After the near-miss in early 2022, we commissioned a third-party accessibility audit and got a conformance report. This document, a dry, technical PDF listing which WCAG criteria we pass and which had been remediated, became a sales asset. It goes in the proposal alongside our security certifications. When a new institutional prospect asks about accessibility compliance, we have documentation.
That’s the reality of selling into banks and asset managers. Their IT and compliance departments have requirements. Meeting those requirements is not differentiating, it’s qualifying. You need it just to be in the room.

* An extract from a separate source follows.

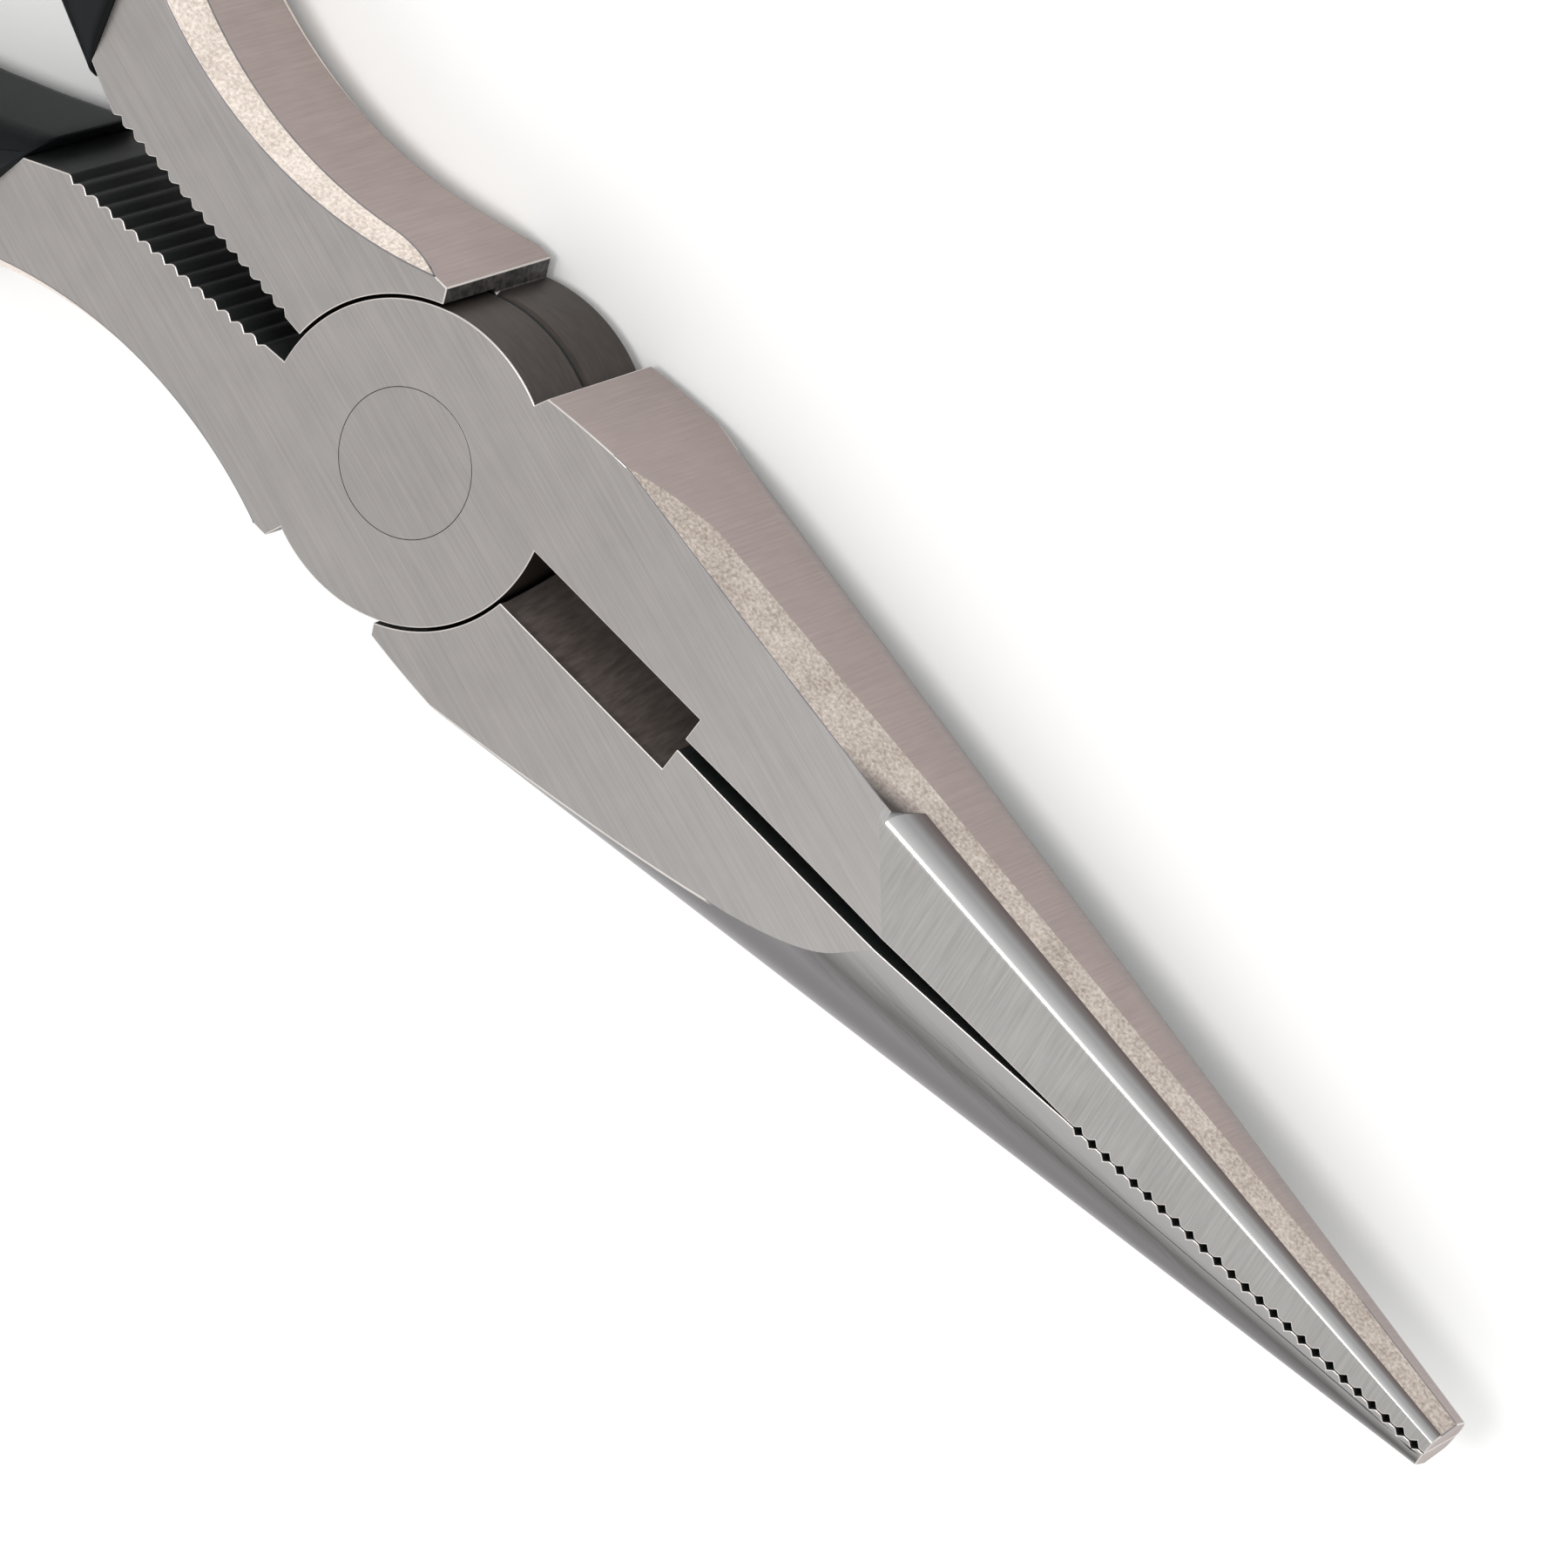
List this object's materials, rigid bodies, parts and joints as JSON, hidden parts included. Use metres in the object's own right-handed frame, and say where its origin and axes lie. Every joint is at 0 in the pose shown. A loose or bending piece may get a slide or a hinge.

What I’d tell someone starting this work now
Understand the standard first, not the tools. WCAG 2.1 is publicly available and readable. The actual criterion text is denser than it should be, but there are good plain-language guides. Understand what AA requires, it’s more specific than most designers realize, and less overwhelming than many fear.
Design for redundancy. Status, state, and meaning should never be communicated by color alone. Add icons, labels, patterns, shapes. Redundancy in information design is not clutter, it’s clarity.
Annotate focus behavior in your handoffs. Specify where focus goes when a modal opens, what the Tab order is, what happens when interactive elements are added or removed from the DOM dynamically. Don’t leave it implicit.
Test in the live product, not just in Figma. Plugins help. The real interface is where compliance happens or fails.
And if you’re working in financial services: treat this as a business requirement. The moral argument matters, but in enterprise sales, it doesn’t get procurement to check the box. The conformance report does.
I’m still refining how we approach this at VALK. The DeFi interfaces we built for Merlin brought a different set of challenges, more dynamic data, more complex state, but the same underlying principles. Accessibility isn’t a project you complete. It’s a constraint you design within, from the start.